Dem folgt die Sonate Opus 23 in a-Moll, "wo wir diese 'agitato' ersten und dritten Satz haben." Eine Sonate, in der es permanent unter der Oberfläche brennen würde, findet Antje Weithaas. "Und dann kommt ein absolut einfacher, fast schon absurd einfacher Mittelsatz, der dann auch noch in A-Dur steht." Schlichtes, musikalisches Material, das fast ein Kinderlied sein könnte, konnte Beethoven zur herzzerreißenden Melodien formen, wie kein Zweiter.

Die Gefürchtete in A

Das Zusammenspiel, die Korrespondenz der beiden Musiker ist auch in der dritten Sonate der gefürchteten, sogenannten Kreutzer-Sonate frappierend. Der Widmungsträger, Rofolphe Kreutzer, kanzelte das Werk als unspielbar ab. Die Einleitung für Violine solo ist mehrstimmig gesetzt und ist vom höchsten Schwierigkeitsgrad, technisch wie musikalisch.

Antje Weithaas hat dieses Werk so oft wie kein anderes vor Publikum gespielt. Ihr Leib- und Magen-Beethoven sozusagen. 40 intensive Minuten, die wie im Rausch vergehen. Eine Sonate voller Energie, so Antje Weithaas, "die man nicht lösen kann, sondern die wirklich bis zum Ende dableibt. Und eigentlich eine Atemlosigkeit! Und ich finde es auch wichtig, dass das bei der Interpretation rüberkommt, dass es nie gemütlich oder entspannt oder nach 'A-Dur' klingt, sondern da ist dieses ständige Pochen, dieses ständige Suchen."

Ein erzählender Sog

Das Zusammenspiel beider Musiker ist frappierend. Sie lösen ihr oben gegebenes Interpretationsversprechen ein. Satz für Satz: Bei Várjon packt jeder Ton, Weithaas antwortet mühelos brillant-markant auf absolut gleicher Wellenlänge, jede Nuance stimme. So erzählt man Musikgeschichte.

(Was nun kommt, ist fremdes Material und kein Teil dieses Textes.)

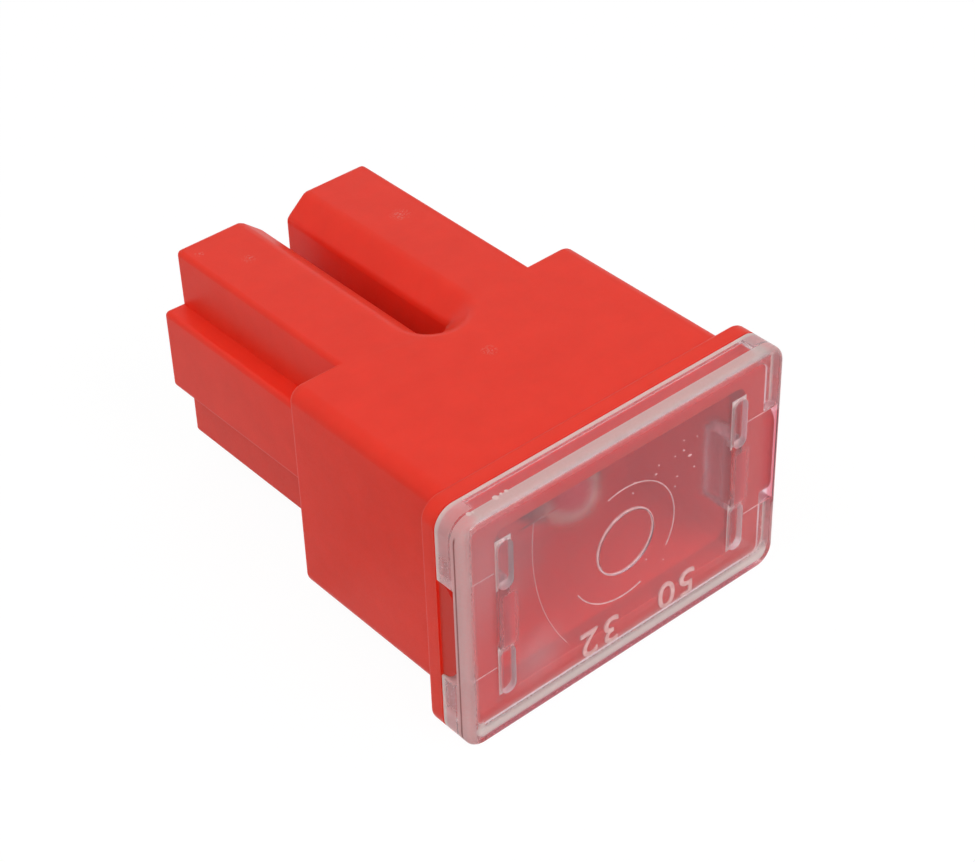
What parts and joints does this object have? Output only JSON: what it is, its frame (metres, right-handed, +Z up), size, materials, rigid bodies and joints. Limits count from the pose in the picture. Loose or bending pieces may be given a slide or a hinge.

In den virtuosen Stellen ist es, als ob man mit Beethoven einen frischen, grünen Apfel um die Wette essen würde. Jeder Ton, jeder Biss knackt und macht Lust und Verlangen auf den nächsten.

Wenn es überhaupt noch eine Neuauflage der Beethoven-Sonaten geben soll, dann nur auf diesem Niveau. Volume zwei und drei dringend erwartet.